On Monday, July 17 in Green's Drugstore in Bedford, the 21-year old telegrapher, Elizabeth Teass began her regular work day by sending the message to Western Union that she was ready for messages. Western Union returned a message saying that Bedford had casualties. The telegrams started coming in, one after another. All of the messages began with the heartbreaking line "The Secretary of War desires me to express his deep regret that your…"
Over the next few years, the "Bedford Boys" would begin to trickle home via the Norfolk and Western, arriving in the flag draped coffin, carefully unloaded from the baggage cars of the trains.
Today, we offer tribute to the “Bedford Boys” and all those troops who paid the ultimate sacrifice during World War II to save the world. If, by chance, you see a veteran somewhere, regardless of when or where, please, go over and offer your thanks for their service.

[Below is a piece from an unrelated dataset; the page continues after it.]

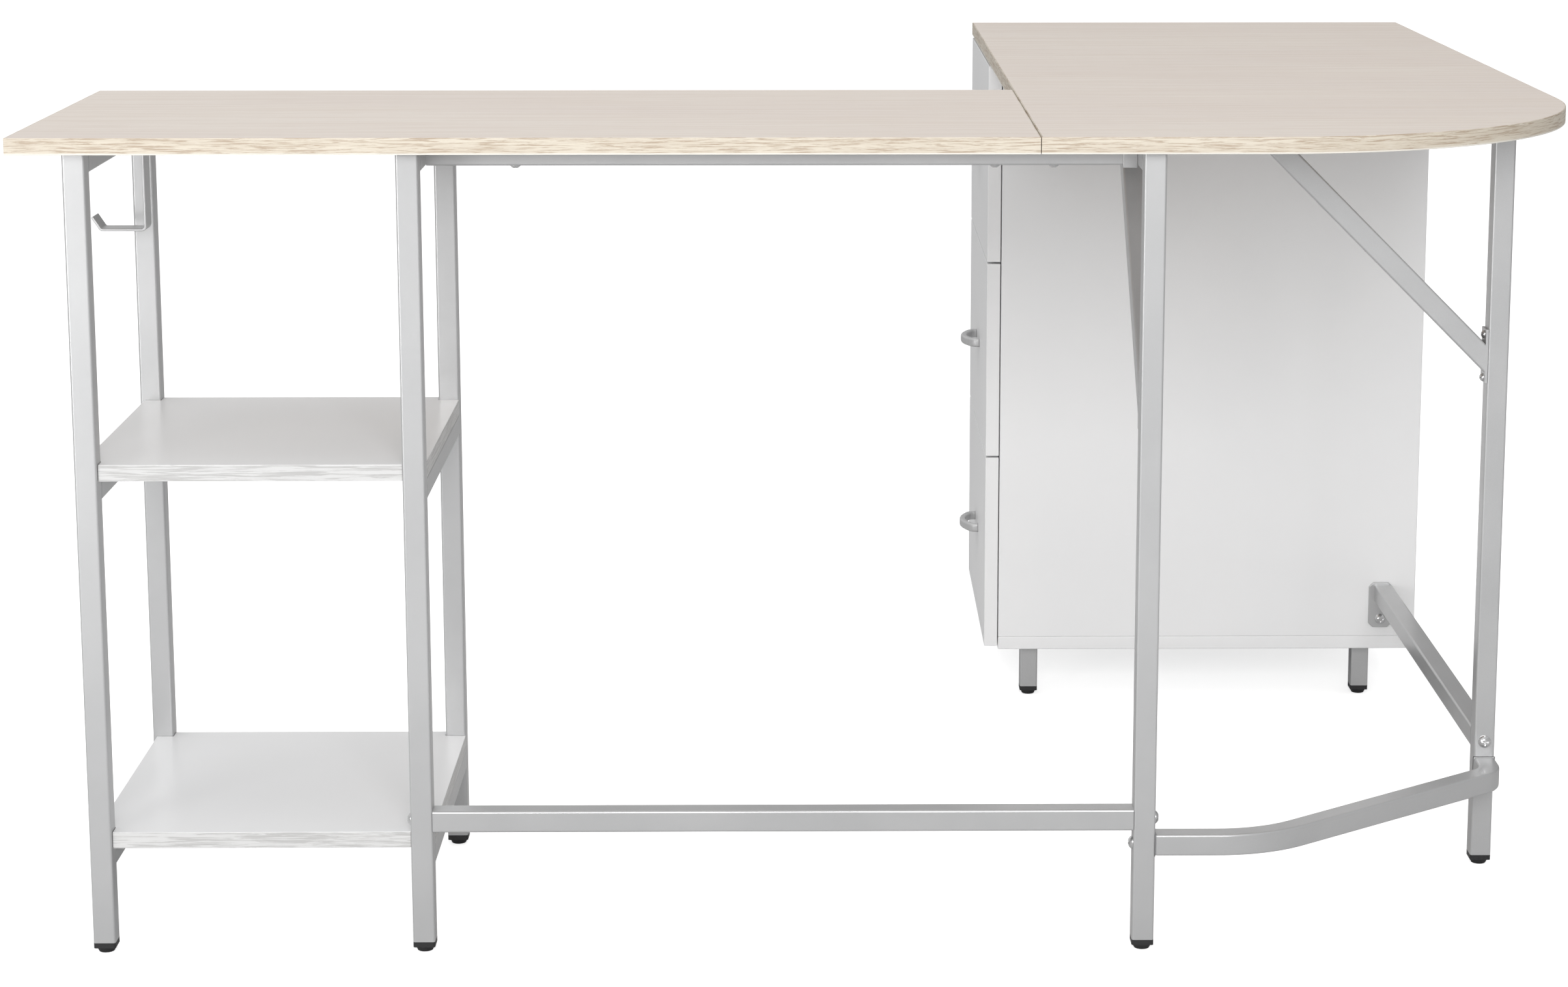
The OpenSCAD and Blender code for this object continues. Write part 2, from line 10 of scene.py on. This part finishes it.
import bpy
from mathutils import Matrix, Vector

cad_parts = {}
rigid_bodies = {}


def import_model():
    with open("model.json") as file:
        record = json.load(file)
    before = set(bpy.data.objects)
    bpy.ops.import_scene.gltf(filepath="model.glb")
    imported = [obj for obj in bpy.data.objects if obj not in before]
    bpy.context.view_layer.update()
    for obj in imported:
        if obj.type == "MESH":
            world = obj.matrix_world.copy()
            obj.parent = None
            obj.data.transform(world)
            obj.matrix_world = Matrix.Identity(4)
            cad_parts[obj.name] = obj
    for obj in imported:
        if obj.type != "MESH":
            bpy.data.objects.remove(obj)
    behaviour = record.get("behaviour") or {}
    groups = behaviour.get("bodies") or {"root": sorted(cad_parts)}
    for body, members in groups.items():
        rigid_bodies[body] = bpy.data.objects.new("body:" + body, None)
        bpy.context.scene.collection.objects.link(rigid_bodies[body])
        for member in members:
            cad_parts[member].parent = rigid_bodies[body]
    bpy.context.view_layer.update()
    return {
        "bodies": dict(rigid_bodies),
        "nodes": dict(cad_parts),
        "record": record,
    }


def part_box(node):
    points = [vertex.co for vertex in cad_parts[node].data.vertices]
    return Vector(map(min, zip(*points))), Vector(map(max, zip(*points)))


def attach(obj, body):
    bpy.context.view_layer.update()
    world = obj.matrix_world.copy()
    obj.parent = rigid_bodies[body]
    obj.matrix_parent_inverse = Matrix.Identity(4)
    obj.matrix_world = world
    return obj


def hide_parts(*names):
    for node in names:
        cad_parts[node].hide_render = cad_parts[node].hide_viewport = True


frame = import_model()
NODES = frame["nodes"]
DRAWERS = [body for body in frame["bodies"] if body.startswith("drawer_")]

MM = 0.001
WHITE = (1.0, 1.0, 1.0)


def add_object(name, data):
    """A new object in the scene with the given mesh, light or camera."""
    obj = bpy.data.objects.new(name, data)
    bpy.context.scene.collection.objects.link(obj)
    return obj


# ---------- node trees ----------

class Nodes:
    """Short calls that add and link the nodes of one tree."""

    def __init__(self, tree):
        self.tree = tree

    def add(self, kind, **settings):
        node = self.tree.nodes.new(kind)
        for key, value in settings.items():
            setattr(node, key, value)
        return node

    def feed(self, socket, value):
        """Links another node's output to the socket, or sets a constant or an RGB colour on it."""
        if isinstance(value, bpy.types.NodeSocket):
            self.tree.links.new(value, socket)
        else:
            is_colour = socket.type == "RGBA"
            socket.default_value = (*value, 1.0) if is_colour else value

    def component(self, vector, axis):
        parts = self.add("ShaderNodeSeparateXYZ")
        self.feed(parts.inputs["Vector"], vector)
        return parts.outputs[axis]

    def ramp(self, value, low, high, at_low=0.0, at_high=1.0, interpolation="LINEAR"):
        """Takes value from low..high to at_low..at_high, and holds it at those beyond the limits."""
        node = self.add("ShaderNodeMapRange", interpolation_type=interpolation)
        self.feed(node.inputs["Value"], value)
        limits = {"From Min": low, "From Max": high, "To Min": at_low, "To Max": at_high}
        for name, number in limits.items():
            self.feed(node.inputs[name], number)
        return node.outputs["Result"]

    def mix(self, share, a, b, data_type="RGBA"):
        """a turns into b as share goes from 0 to 1. They are colours, or numbers with data_type FLOAT."""
        node = self.add("ShaderNodeMix", data_type=data_type)
        self.feed(node.inputs["Factor"], share)
        self.feed(node.inputs["A"], a)
        self.feed(node.inputs["B"], b)
        return node.outputs["Result"]

    def by_ray(self, seen, lit):
        """The shader seen for rays from the camera, and the shader lit for all other rays."""
        pick = self.add("ShaderNodeMixShader")
        self.feed(pick.inputs["Fac"], self.add("ShaderNodeLightPath").outputs["Is Camera Ray"])
        self.feed(pick.inputs[1], lit)
        self.feed(pick.inputs[2], seen)
        return pick.outputs["Shader"]


class Finish(Nodes):
    """A material that a finish function builds up in front of its Principled shader."""

    def __init__(self, name):
        self.material = bpy.data.materials.new(name)
        self.material.use_nodes = True
        super().__init__(self.material.node_tree)
        self.shader = self.tree.nodes["Principled BSDF"]
        self.point = self.add("ShaderNodeTexCoord").outputs["Object"]

    def noise(self, features, detail, roughness=0.55, warp=0.0):
        """Noise from 0 to 1, with so many features to a metre: one number, or one for each axis."""
        stretch = self.add("ShaderNodeMapping")
        self.feed(stretch.inputs["Vector"], self.point)
        self.feed(stretch.inputs["Scale"], features if isinstance(features, tuple) else (features,) * 3)
        node = self.add("ShaderNodeTexNoise")
        self.feed(node.inputs["Vector"], stretch.outputs["Vector"])
        settings = {"Scale": 1.0, "Detail": detail, "Roughness": roughness, "Distortion": warp}
        for name, number in settings.items():
            self.feed(node.inputs[name], number)
        return node.outputs["Fac"]

    def spread(self, value, low, high, at_low=0.0, at_high=1.0):
        """A ramp with soft ends."""
        return self.ramp(value, low, high, at_low, at_high, interpolation="SMOOTHSTEP")

    def facing(self, axis):
        """How squarely the surface faces along one axis, either way, from 0 to 1."""
        normal = self.add("ShaderNodeNewGeometry").outputs["Normal"]
        size = self.add("ShaderNodeMath", operation="ABSOLUTE")
        self.feed(size.inputs[0], self.component(normal, axis))
        return size.outputs["Value"]

    def bump(self, height, depth):
        """Relief of the given depth in metres."""
        node = self.add("ShaderNodeBump")
        self.feed(node.inputs["Strength"], 1.0)
        self.feed(node.inputs["Distance"], depth)
        self.feed(node.inputs["Height"], height)
        self.feed(self.shader.inputs["Normal"], node.outputs["Normal"])

    def done(self, colour, roughness, **constants):
        """Feeds the shader and gives the material. The constants' names are its sockets' names."""
        self.feed(self.shader.inputs["Base Color"], colour)
        self.feed(self.shader.inputs["Roughness"], roughness)
        for name, value in constants.items():
            self.feed(self.shader.inputs[name.replace("_", " ")], value)
        return self.material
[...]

Almost eerily, the Norfolk and Western Magazine Cover of September 1942 depicted Bedford:
With the caption: THE SCENE ON THE FRONT COVER, showing a peaceful community sheltered by protecting hills, seems to us to typify the America we know and love . . . to typify some of the possessions we are fighting to preserve in a war-inflamed world. The church spire pointing toward the sky, sunlight spreading its warmth across simple homes, woodland stretches unmarred by the devastation of bombs, a quiet valley where people may live calmly and happily, sharing the blessings of freedom... this is America. We must sacrifice to keep these things, and the four freedoms of common humanity set forth in the article on page 418.
The community pictured might be any one of a thousand similar American towns. It is, in fact, a scene along the Norfolk and Western-Bedford, Va., with the cloud-crested Peaks of Otter rising in the background.